Both the Amadeus and the Hollywood ensembles are represented in new releases of recordings of the late quartets of Beethoven, which must be the most awesome handful of related works in the entire chamber-music repertoire. In the case of the Amadeus, it is an anniversary remake on Deutsche Grammophon; in the case of the HSQ, it is a belated reissue on the EMI label (available here as an import), the second installment of HSQ revivals from this source. (The first set, "The Legendary Hollywood String Quartet," RLS 765, came out a year ago; its three discs offer works by Schubert, Brahms, Smetana, and Dvorak.) Both of the Beethoven sets are enormously welcome, especially the HSQ's, which ought not to have been allowed to disappear in the first place. There was less of a need for the Amadeus set, perhaps, since that group's earlier one is quite decently recorded and is still in circulation (in a ten-disc DG "Bargain Box" of all the Beethoven quartets). But the remakes-which are not quite brand new, having been taped be tween 1978 and 1981-are in general more interesting than the earlier performances, good as those were (and are). The overall intensity is a bit deeper now, most conspicuously in the somewhat broader tempos taken throughout the set-quite tellingly, I felt, in the slow movements of the grand –scaled Opp. 127, 130, 131, and 132.

The scherzos in Opp. 127 and 135, I'm afraid, are less tidy here, and the Grosse Fuge had more character and more power in the earlier set, but the superbly played finale of Op. 135 and the profoundly affecting realizations of the big three--Opp. 130, 131, and 132-offset these lapses. When we hear such works performed as movingly as they are here, it seems churlish to complain about a misstep or two elsewhere in so large an undertaking. In any event, these performances of what may well be the three greatest works in the string-quartet literature are on that exalted level at which comparisons may serve to describe differences but not to measure superiority.

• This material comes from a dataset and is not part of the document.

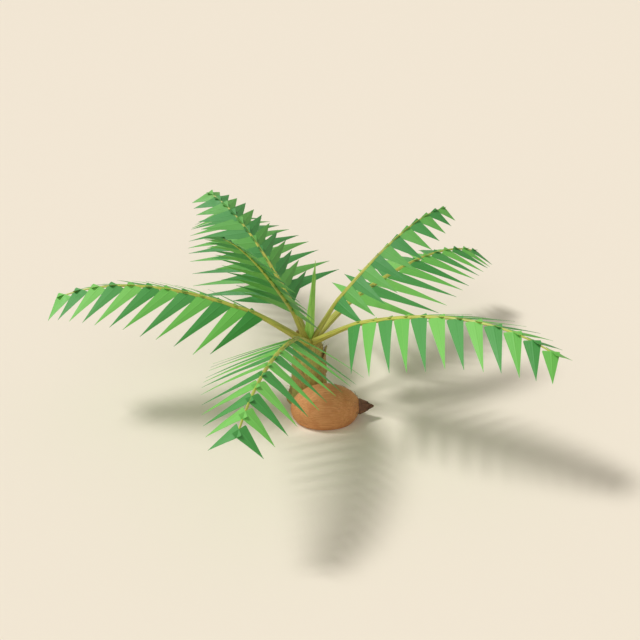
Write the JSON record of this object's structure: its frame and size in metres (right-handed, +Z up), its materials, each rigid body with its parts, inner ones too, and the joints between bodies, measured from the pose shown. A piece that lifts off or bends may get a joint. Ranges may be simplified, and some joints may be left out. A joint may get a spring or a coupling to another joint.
{
  "type": "young coconut palm",
  "caption": "Young coconut palm with arching pinnate fronds, a folded spear leaf, a short flared trunk with old leaf bases, and its seed nut on the ground.",
  "frame": {"origin": "centre of the flat cut under the trunk, at ground level", "axes": "+Z up along the trunk, -Y to the front, +X to the right seen from the front"},
  "size_m": [1.9812, 2.3042, 0.913],
  "materials": {
    "bark": "matt fibrous olive-brown stem with leaf scars",
    "leaf_base": "dry fibrous old leaf bases",
    "frond": "satin green leaflets in lighter and darker pairs on a yellow-green midrib",
    "young_frond": "satin fresh green leaflets in lighter and darker pairs on a yellow-green midrib",
    "spear": "smooth satin yellow-green folded leaf",
    "husk": "dry matt orange-brown fibrous husk",
    "stem_end": "dark brown dried scales"
  },
  "bodies": {
    "root": {"trunk": "bark", "leaf_base_1": "leaf_base", "leaf_base_3": "leaf_base", "leaf_base_4": "leaf_base", "leaf_base_5": "leaf_base", "leaf_base_6": "leaf_base", "spear_leaf": "spear", "young_frond_right": "young_frond", "young_frond_back": "young_frond", "young_frond_front": "young_frond", "frond_right": "frond", "frond_back_right": "frond", "frond_back_left": "frond", "frond_left": "frond", "frond_front": "frond", "seed_nut": "husk", "seed_stem_end": "stem_end"}
  },
  "joints": []
}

The sound on the Amadeus set is realistic, well balanced, and totally honest through out the eight sides. Much the same may be said of the mono sound on the Hollywood String Quartet set, though these recordings go back more than a quarter of a century, to 1957. The sound is astoundingly rich and vivid for its time; one would hardly suspect the recordings' age or notice that they are not stereophonic. The performances, to be sure, make sonic considerations secondary, but the splendid sound quality does enhance their appeal. That appeal is considerable, based equally on profundity, vigor, and brilliance. For sheer articulation of the notes, the playing at times approaches the miraculous, and the more demanding Beethoven's music becomes, both spiritually and technically, the more splendidly the HSQ rises to meet its demands.

In general, the Amadeus performances, with those broader tempos, are more gutsy--in Opp. 130, 131, and 132 in particular--while those by the younger Hollywood group, with their fleeter speeds, show more sweetness and regard for tonal beauty (the Op. 130 presto has incomparable light ness and grace). The HSQ's recordings of Op.132 and the Grosse Fuge exhibit a spiritual power and dramatic tension rarely matched in other recordings of these works, and that of Op. 131 is not far behind. There is more to come in this series of HSQ reissues, I hope, and some of the repertoire could be very interesting, but there is nothing more worthy of preservation than this set of the late Beethoven quartets.

When the HSQ's Beethoven recordings were originally issued here by Capitol, the Grosse Fuge and Op. 135 each had a side to itself on the fifth disc in the set. Both of the new four-disc sets are laid out with Op. 135 filling out side two of Op. 127 and the Grosse Fuge on the same disc as Op. 130, for which work it was the original finale.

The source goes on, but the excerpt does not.